Requirement: The listing must be reproduced in full, exactly as it stands.

··· Data shown

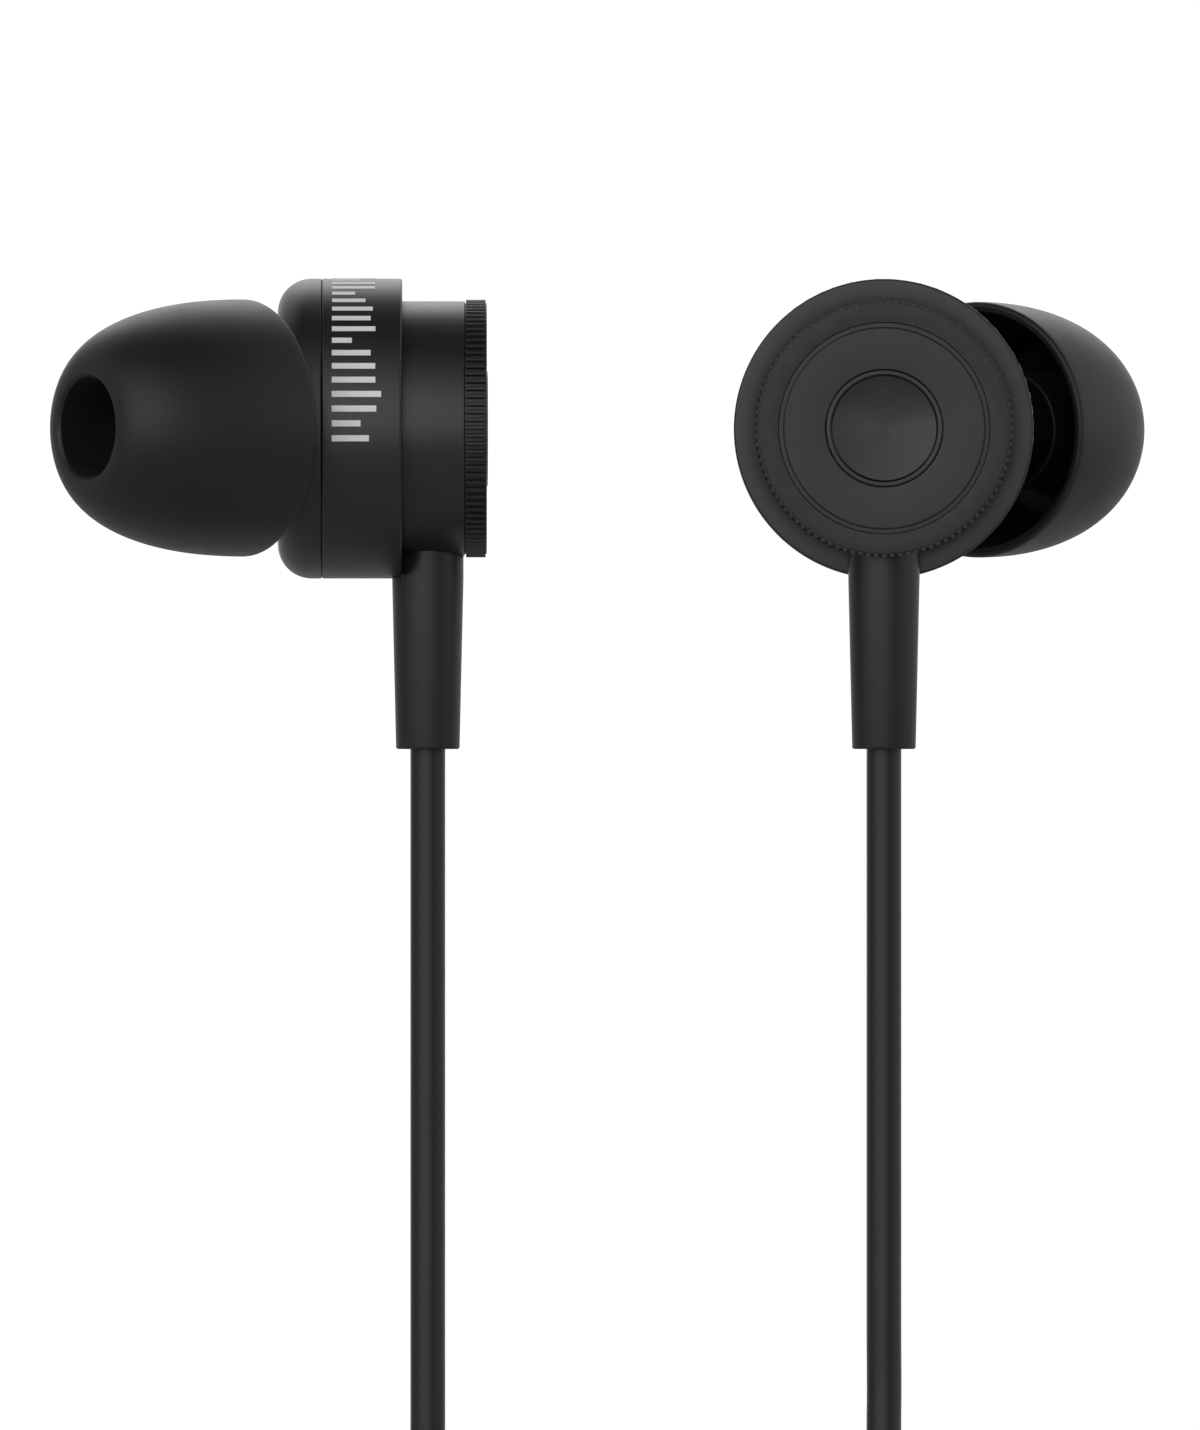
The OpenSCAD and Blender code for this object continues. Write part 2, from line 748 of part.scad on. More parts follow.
left_ear() strain_relief();  // left_strain_relief
left_cable();
right_ear() ear_tip(-1);  // right_ear_tip
right_ear() nozzle(-1);  // right_nozzle
right_ear() nozzle_screen(-1);  // right_nozzle_screen
right_ear() nose_shell(-1);  // right_nose_shell
right_ear() middle_shell();  // right_middle_shell
right_ear() rear_barrel();  // right_rear_barrel
right_ear() knurled_ring();  // right_knurled_ring
right_ear() back_cap();  // right_back_cap
right_ear() badge();  // right_badge
right_ear() driver_cover();  // right_driver_cover
right_ear() diaphragm();  // right_diaphragm
right_ear() voice_coil();  // right_voice_coil
right_ear() driver_basket();  // right_driver_basket
right_ear() pole_plate();  // right_pole_plate
right_ear() magnet();  // right_magnet
right_ear() yoke();  // right_yoke
right_ear() rear_damper();  // right_rear_damper
right_ear() terminal_board();  // right_terminal_board
right_ear() lead_wires();  // right_lead_wires
right_ear() cable_stop();  // right_cable_stop
right_ear() strain_relief();  // right_strain_relief
right_cable();
branch_hank();
cable_splitter();
main_hank();
main_tail();
cable_tie();
plug_strain_relief();
plug_grip();
plug_sleeve();
plug_ring();
plug_tip();
plug_insulators();
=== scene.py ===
"""Wired in-ear earphones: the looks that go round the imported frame.

The frame holds every sub-part at its real size and place. This script gives the seen sub-parts smooth
meshes with soft edges, lays the cables at their real length and dresses everything with procedural
finishes. Sizes are in millimetres and are turned to metres where a mesh is made.
"""

import logging
import math
from collections.abc import Callable, Sequence
from dataclasses import dataclass, field, replace
from enum import Enum
from functools import cache

import bmesh
import bpy
from mathutils import Matrix, Vector


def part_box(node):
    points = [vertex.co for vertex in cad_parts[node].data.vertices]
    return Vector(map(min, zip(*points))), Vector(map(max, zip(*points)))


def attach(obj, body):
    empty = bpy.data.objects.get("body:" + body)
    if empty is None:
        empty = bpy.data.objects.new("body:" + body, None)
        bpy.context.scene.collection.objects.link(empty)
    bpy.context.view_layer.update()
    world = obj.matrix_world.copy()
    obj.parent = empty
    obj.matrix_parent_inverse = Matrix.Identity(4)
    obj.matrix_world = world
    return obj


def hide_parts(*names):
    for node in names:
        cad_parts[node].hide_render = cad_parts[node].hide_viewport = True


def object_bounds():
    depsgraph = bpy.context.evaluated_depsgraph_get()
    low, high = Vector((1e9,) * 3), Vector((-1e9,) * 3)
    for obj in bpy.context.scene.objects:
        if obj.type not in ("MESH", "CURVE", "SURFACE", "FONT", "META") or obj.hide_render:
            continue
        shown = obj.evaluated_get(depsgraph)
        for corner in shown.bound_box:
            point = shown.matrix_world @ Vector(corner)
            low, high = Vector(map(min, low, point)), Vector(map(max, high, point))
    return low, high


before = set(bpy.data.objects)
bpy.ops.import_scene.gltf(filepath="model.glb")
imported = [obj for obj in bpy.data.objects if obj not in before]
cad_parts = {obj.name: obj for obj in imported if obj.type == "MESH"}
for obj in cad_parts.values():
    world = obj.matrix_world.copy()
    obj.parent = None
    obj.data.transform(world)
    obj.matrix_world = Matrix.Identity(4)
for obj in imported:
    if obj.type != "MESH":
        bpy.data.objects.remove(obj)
CAD_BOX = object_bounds()

MM = 0.001
UP = Vector((0, 0, 1))
DOWN = Vector((0, 0, -1))
POLE = 1e-6

log = logging.getLogger("earphones")

Corner = tuple[float, float, float]
Profile = list[tuple[float, float]]


class Side(Enum):
    """The two earpieces."""

    LEFT = "left"
    RIGHT = "right"


class Relief(Enum):
    """The kinds of fine surface relief that a finish may carry."""

    GRAIN = "grain"
    CELLS = "cells"


# ---------- axes ----------


@dataclass(frozen=True)
class Axis:
    """A line that round sub-parts are turned about, with the direction that counts as angle zero."""

    origin: Vector
    along: Vector
    zero: Vector = UP

    def matrix(self) -> Matrix:
        """Maps a point drawn about +Z in millimetres to its place in metres, with +X at angle zero."""
        columns = (self.zero, self.along.cross(self.zero), self.along)
        turn = Matrix(columns).transposed().to_4x4()
        return Matrix.Translation(self.origin) @ turn @ Matrix.Scale(MM, 4)


# ---------- nodes ----------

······

Expected answer:
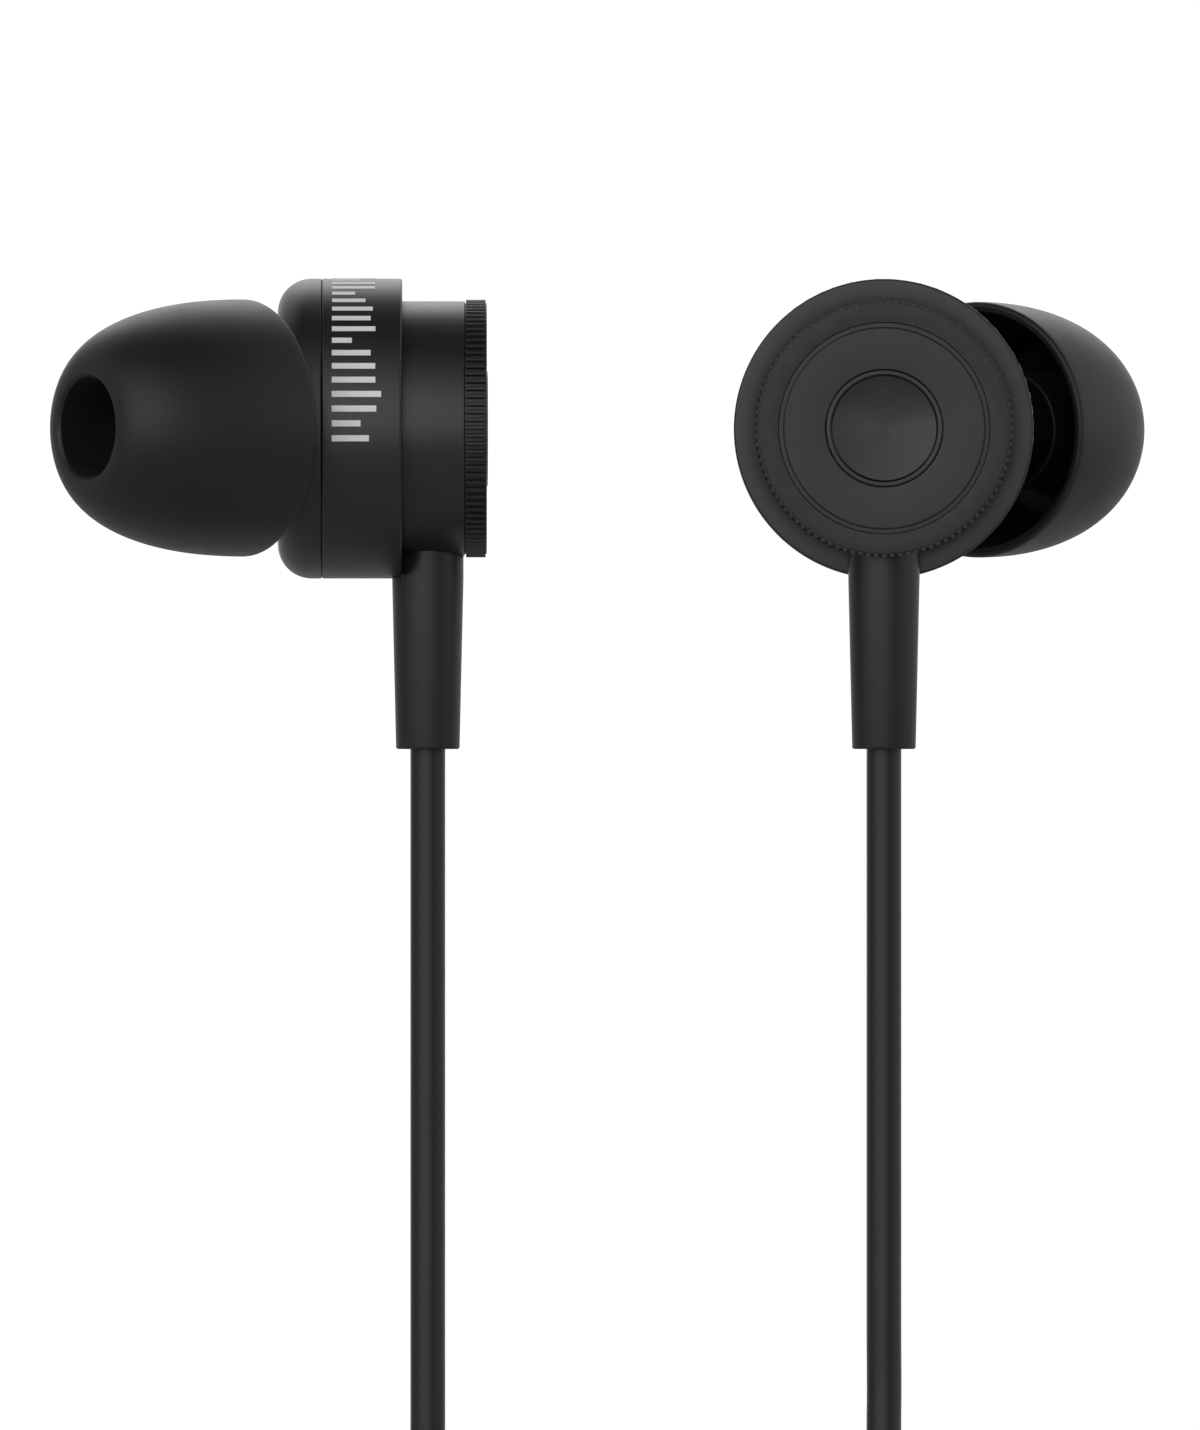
The OpenSCAD and Blender code for this object continues. Write part 2, from line 748 of part.scad on. More parts follow.
left_ear() strain_relief();  // left_strain_relief
left_cable();
right_ear() ear_tip(-1);  // right_ear_tip
right_ear() nozzle(-1);  // right_nozzle
right_ear() nozzle_screen(-1);  // right_nozzle_screen
right_ear() nose_shell(-1);  // right_nose_shell
right_ear() middle_shell();  // right_middle_shell
right_ear() rear_barrel();  // right_rear_barrel
right_ear() knurled_ring();  // right_knurled_ring
right_ear() back_cap();  // right_back_cap
right_ear() badge();  // right_badge
right_ear() driver_cover();  // right_driver_cover
right_ear() diaphragm();  // right_diaphragm
right_ear() voice_coil();  // right_voice_coil
right_ear() driver_basket();  // right_driver_basket
right_ear() pole_plate();  // right_pole_plate
right_ear() magnet();  // right_magnet
right_ear() yoke();  // right_yoke
right_ear() rear_damper();  // right_rear_damper
right_ear() terminal_board();  // right_terminal_board
right_ear() lead_wires();  // right_lead_wires
right_ear() cable_stop();  // right_cable_stop
right_ear() strain_relief();  // right_strain_relief
right_cable();
branch_hank();
cable_splitter();
main_hank();
main_tail();
cable_tie();
plug_strain_relief();
plug_grip();
plug_sleeve();
plug_ring();
plug_tip();
plug_insulators();
=== scene.py ===
"""Wired in-ear earphones: the looks that go round the imported frame.

The frame holds every sub-part at its real size and place. This script gives the seen sub-parts smooth
meshes with soft edges, lays the cables at their real length and dresses everything with procedural
finishes. Sizes are in millimetres and are turned to metres where a mesh is made.
"""

import logging
import math
from collections.abc import Callable, Sequence
from dataclasses import dataclass, field, replace
from enum import Enum
from functools import cache

import bmesh
import bpy
from mathutils import Matrix, Vector


def part_box(node):
    points = [vertex.co for vertex in cad_parts[node].data.vertices]
    return Vector(map(min, zip(*points))), Vector(map(max, zip(*points)))


def attach(obj, body):
    empty = bpy.data.objects.get("body:" + body)
    if empty is None:
        empty = bpy.data.objects.new("body:" + body, None)
        bpy.context.scene.collection.objects.link(empty)
    bpy.context.view_layer.update()
    world = obj.matrix_world.copy()
    obj.parent = empty
    obj.matrix_parent_inverse = Matrix.Identity(4)
    obj.matrix_world = world
    return obj


def hide_parts(*names):
    for node in names:
        cad_parts[node].hide_render = cad_parts[node].hide_viewport = True


def object_bounds():
    depsgraph = bpy.context.evaluated_depsgraph_get()
    low, high = Vector((1e9,) * 3), Vector((-1e9,) * 3)
    for obj in bpy.context.scene.objects:
        if obj.type not in ("MESH", "CURVE", "SURFACE", "FONT", "META") or obj.hide_render:
            continue
        shown = obj.evaluated_get(depsgraph)
        for corner in shown.bound_box:
            point = shown.matrix_world @ Vector(corner)
            low, high = Vector(map(min, low, point)), Vector(map(max, high, point))
    return low, high


before = set(bpy.data.objects)
bpy.ops.import_scene.gltf(filepath="model.glb")
imported = [obj for obj in bpy.data.objects if obj not in before]
cad_parts = {obj.name: obj for obj in imported if obj.type == "MESH"}
for obj in cad_parts.values():
    world = obj.matrix_world.copy()
    obj.parent = None
    obj.data.transform(world)
    obj.matrix_world = Matrix.Identity(4)
for obj in imported:
    if obj.type != "MESH":
        bpy.data.objects.remove(obj)
CAD_BOX = object_bounds()

MM = 0.001
UP = Vector((0, 0, 1))
DOWN = Vector((0, 0, -1))
POLE = 1e-6

log = logging.getLogger("earphones")

Corner = tuple[float, float, float]
Profile = list[tuple[float, float]]


class Side(Enum):
    """The two earpieces."""

    LEFT = "left"
    RIGHT = "right"


class Relief(Enum):
    """The kinds of fine surface relief that a finish may carry."""

    GRAIN = "grain"
    CELLS = "cells"


# ---------- axes ----------


@dataclass(frozen=True)
class Axis:
    """A line that round sub-parts are turned about, with the direction that counts as angle zero."""

    origin: Vector
    along: Vector
    zero: Vector = UP

    def matrix(self) -> Matrix:
        """Maps a point drawn about +Z in millimetres to its place in metres, with +X at angle zero."""
        columns = (self.zero, self.along.cross(self.zero), self.along)
        turn = Matrix(columns).transposed().to_4x4()
        return Matrix.Translation(self.origin) @ turn @ Matrix.Scale(MM, 4)


# ---------- nodes ----------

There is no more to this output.